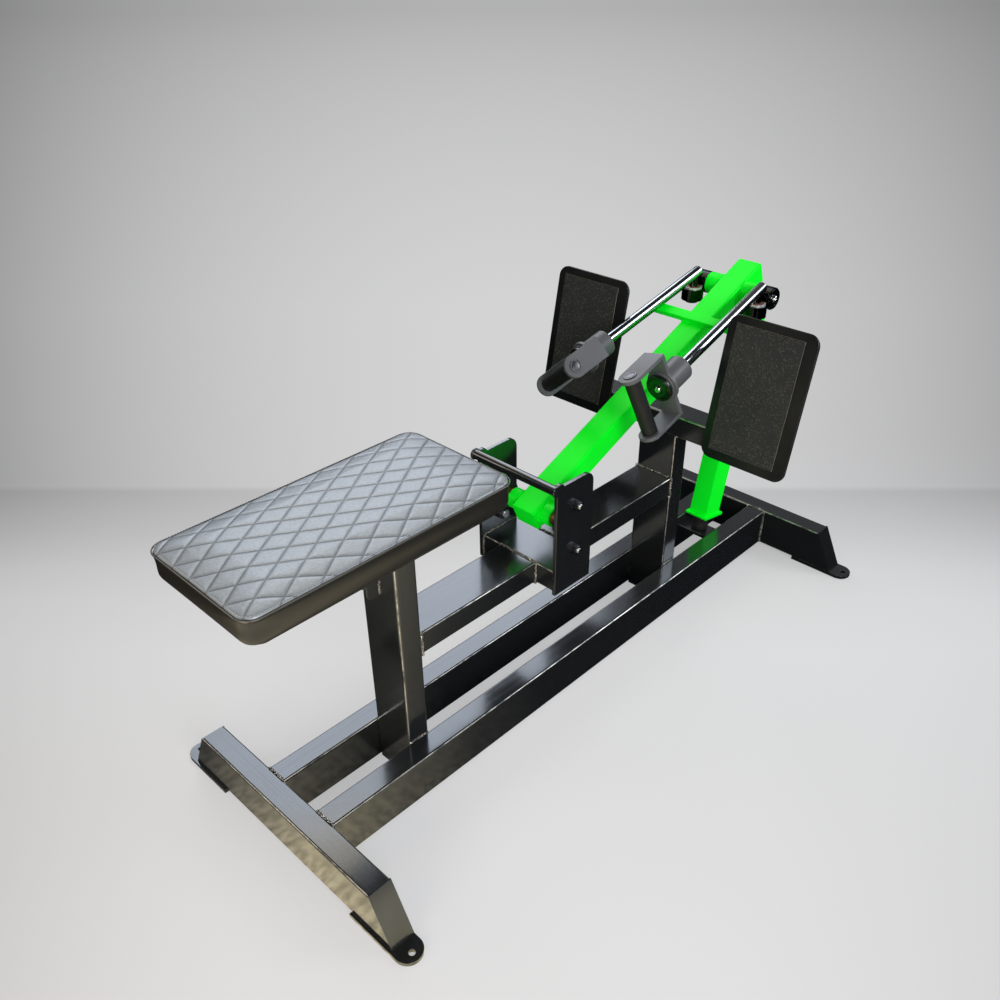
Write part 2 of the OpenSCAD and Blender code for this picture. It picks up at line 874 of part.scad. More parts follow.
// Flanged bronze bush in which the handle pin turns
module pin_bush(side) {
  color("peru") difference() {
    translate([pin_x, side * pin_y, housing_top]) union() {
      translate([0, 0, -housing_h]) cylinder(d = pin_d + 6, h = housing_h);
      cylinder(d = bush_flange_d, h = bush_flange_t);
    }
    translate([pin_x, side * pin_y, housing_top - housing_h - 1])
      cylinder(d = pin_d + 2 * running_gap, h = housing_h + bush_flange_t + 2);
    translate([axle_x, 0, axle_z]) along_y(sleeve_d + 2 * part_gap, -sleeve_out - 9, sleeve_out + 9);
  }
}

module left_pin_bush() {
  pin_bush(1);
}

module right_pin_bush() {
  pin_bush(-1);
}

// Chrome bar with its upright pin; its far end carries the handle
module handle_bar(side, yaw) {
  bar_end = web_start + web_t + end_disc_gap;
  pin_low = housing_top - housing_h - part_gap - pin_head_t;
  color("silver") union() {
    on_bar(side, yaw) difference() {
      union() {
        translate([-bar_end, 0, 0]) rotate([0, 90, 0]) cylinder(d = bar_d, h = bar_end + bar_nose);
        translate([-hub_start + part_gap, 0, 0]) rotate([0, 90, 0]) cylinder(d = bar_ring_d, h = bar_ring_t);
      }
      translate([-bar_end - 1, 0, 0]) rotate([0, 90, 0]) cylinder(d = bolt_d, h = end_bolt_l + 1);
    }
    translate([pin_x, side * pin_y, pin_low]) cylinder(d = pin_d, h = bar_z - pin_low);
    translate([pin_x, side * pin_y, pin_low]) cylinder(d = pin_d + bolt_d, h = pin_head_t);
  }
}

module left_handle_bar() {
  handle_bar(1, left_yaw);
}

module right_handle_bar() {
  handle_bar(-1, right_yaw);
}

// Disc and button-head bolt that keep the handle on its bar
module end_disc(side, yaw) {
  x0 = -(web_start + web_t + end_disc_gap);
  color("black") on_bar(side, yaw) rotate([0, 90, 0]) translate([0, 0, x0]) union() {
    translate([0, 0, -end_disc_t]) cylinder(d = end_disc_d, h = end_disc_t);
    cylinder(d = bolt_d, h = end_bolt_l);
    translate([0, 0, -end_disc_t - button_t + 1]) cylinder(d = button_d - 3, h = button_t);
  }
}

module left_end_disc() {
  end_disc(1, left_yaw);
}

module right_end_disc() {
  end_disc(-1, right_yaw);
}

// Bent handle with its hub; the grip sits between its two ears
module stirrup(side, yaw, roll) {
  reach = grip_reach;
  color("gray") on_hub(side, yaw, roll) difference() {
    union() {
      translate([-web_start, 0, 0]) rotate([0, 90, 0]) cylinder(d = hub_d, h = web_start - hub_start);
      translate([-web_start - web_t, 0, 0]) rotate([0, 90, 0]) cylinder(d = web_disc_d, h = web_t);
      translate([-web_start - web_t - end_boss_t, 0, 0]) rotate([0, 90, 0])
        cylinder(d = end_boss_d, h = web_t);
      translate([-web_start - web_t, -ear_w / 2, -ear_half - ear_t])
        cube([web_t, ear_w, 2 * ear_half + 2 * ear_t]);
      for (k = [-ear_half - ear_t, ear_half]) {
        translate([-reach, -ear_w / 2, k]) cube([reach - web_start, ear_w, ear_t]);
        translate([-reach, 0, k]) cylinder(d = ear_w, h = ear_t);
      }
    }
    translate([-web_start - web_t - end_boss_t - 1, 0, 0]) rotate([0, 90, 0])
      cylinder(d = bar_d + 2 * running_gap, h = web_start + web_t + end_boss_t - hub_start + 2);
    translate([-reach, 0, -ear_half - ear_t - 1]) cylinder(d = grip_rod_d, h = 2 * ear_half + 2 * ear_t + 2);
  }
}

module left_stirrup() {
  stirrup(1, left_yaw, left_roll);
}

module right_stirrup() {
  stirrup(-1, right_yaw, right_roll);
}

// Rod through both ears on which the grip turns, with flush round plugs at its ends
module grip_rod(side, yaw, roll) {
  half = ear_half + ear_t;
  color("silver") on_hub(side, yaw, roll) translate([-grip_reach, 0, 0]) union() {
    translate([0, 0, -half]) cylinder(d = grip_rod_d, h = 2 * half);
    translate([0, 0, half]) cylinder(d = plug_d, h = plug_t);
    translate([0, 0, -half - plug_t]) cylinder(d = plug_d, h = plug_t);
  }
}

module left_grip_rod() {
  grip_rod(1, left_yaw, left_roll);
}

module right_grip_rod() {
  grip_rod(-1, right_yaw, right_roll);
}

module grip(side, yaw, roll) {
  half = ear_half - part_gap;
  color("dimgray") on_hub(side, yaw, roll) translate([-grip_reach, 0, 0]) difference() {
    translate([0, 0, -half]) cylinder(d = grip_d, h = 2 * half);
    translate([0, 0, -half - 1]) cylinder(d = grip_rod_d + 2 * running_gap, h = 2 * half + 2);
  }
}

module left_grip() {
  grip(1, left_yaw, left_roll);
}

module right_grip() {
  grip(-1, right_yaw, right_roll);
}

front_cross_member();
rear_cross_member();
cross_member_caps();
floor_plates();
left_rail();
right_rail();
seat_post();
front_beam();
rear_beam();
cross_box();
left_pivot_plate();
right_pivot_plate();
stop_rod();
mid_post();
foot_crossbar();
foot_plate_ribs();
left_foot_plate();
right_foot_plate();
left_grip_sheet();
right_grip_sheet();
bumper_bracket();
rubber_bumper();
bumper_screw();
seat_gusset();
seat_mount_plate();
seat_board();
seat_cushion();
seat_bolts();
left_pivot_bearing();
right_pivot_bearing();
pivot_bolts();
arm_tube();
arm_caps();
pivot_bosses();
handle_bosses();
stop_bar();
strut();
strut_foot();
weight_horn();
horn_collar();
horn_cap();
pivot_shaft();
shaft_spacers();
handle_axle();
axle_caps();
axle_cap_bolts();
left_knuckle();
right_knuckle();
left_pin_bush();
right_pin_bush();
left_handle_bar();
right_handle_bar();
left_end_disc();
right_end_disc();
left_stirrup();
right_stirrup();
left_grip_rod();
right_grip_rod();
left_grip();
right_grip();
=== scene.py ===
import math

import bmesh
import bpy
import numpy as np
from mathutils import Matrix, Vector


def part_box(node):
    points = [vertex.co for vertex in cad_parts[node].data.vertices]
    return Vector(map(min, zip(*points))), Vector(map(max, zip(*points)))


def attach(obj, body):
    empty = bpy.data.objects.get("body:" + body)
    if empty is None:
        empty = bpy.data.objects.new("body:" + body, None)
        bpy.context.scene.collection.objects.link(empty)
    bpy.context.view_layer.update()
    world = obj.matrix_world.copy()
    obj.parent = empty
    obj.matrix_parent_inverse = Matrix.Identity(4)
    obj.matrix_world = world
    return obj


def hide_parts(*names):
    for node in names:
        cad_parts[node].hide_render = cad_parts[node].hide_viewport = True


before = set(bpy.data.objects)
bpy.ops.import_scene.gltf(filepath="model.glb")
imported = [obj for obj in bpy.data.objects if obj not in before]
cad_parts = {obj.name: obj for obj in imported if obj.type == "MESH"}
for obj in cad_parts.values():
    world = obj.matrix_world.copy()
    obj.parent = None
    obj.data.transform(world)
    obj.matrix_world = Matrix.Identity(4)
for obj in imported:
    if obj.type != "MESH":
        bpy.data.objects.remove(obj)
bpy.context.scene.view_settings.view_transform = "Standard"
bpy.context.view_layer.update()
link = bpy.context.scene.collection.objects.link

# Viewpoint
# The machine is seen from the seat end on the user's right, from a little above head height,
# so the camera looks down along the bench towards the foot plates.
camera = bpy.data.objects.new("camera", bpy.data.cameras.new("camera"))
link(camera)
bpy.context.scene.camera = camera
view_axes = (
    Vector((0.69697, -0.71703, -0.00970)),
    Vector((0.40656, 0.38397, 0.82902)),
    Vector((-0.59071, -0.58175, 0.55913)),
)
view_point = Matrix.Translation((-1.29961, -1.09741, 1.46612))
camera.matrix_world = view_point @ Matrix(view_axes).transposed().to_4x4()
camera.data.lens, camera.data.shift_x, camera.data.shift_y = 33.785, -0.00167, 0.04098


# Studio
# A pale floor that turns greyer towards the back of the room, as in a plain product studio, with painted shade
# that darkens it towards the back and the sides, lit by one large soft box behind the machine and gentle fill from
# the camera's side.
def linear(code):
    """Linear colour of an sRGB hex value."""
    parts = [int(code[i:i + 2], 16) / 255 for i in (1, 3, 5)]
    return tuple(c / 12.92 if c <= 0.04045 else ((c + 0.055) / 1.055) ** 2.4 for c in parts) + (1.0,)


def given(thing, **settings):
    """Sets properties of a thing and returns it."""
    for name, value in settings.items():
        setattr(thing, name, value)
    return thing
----
§ Aim of the task
Exactly reproduce the lines that run from the line bearing "front_cross_member();" through the line bearing "obj.matrix_parent_inverse = Matrix.Identity(4)", with both end lines included.

§ Answer below
front_cross_member();
rear_cross_member();
cross_member_caps();
floor_plates();
left_rail();
right_rail();
seat_post();
front_beam();
rear_beam();
cross_box();
left_pivot_plate();
right_pivot_plate();
stop_rod();
mid_post();
foot_crossbar();
foot_plate_ribs();
left_foot_plate();
right_foot_plate();
left_grip_sheet();
right_grip_sheet();
bumper_bracket();
rubber_bumper();
bumper_screw();
seat_gusset();
seat_mount_plate();
seat_board();
seat_cushion();
seat_bolts();
left_pivot_bearing();
right_pivot_bearing();
pivot_bolts();
arm_tube();
arm_caps();
pivot_bosses();
handle_bosses();
stop_bar();
strut();
strut_foot();
weight_horn();
horn_collar();
horn_cap();
pivot_shaft();
shaft_spacers();
handle_axle();
axle_caps();
axle_cap_bolts();
left_knuckle();
right_knuckle();
left_pin_bush();
right_pin_bush();
left_handle_bar();
right_handle_bar();
left_end_disc();
right_end_disc();
left_stirrup();
right_stirrup();
left_grip_rod();
right_grip_rod();
left_grip();
right_grip();
=== scene.py ===
import math

import bmesh
import bpy
import numpy as np
from mathutils import Matrix, Vector


def part_box(node):
    points = [vertex.co for vertex in cad_parts[node].data.vertices]
    return Vector(map(min, zip(*points))), Vector(map(max, zip(*points)))


def attach(obj, body):
    empty = bpy.data.objects.get("body:" + body)
    if empty is None:
        empty = bpy.data.objects.new("body:" + body, None)
        bpy.context.scene.collection.objects.link(empty)
    bpy.context.view_layer.update()
    world = obj.matrix_world.copy()
    obj.parent = empty
    obj.matrix_parent_inverse = Matrix.Identity(4)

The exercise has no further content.